In an ideal fundraising process, you’re crafting your narrative around the specific risk(s) that you’ve de-risked since your prior funding round, and the specific risk(s) that you want to use this new capital to execute against. The best VCs will tell you when they’re passing what risk they’re concerned about, and why they don’t believe you’ll be able to execute against it. This might be conveyed through a statement like “call me when you hit 100K WAU” or “let me know when you’re at $1.5M ARR”, or a more nuanced explanation of why they don’t believe you’ve hit a repeatable sales model yet.
When you get this feedback, remember it and use it when you reach out to the VC who previously passed. They’ll remember why they passed, and respect that you internalized their feedback and proved them wrong.
Christian’s take:
If you have a good understanding of why a VC firm passed on your company and there has been a credible change in the nature of your business that addresses the reason for passing, by all means, you should be reaching out again to a VC that has passed previously.
Other factors that may help your case include if the VC has raised a new fund (maybe you didn’t fit their former thesis or maybe their fund was near full) or if they have brought on a new associate, principal, or partner you can pitch.

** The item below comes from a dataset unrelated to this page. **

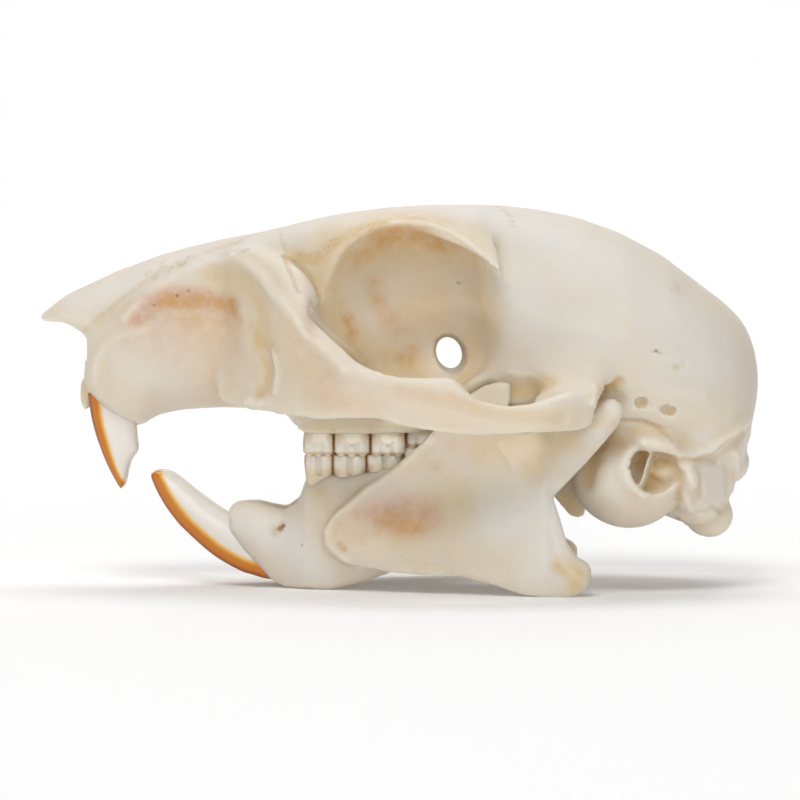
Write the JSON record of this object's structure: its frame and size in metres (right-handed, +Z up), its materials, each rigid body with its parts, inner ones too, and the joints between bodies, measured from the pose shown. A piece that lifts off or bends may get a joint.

As has been well pointed out, two significant factors that will help you get a re-pitch opportunity is the length of time since your last communication (longer is better), and who you are reaching out to (different is often better).
It almost goes without saying, the very best way to be seriously considered by a firm that has passed previously is to exceed their expectations as it pertains to executing against your plan. Nothing changes a VC faster from a no to a yes than a wow!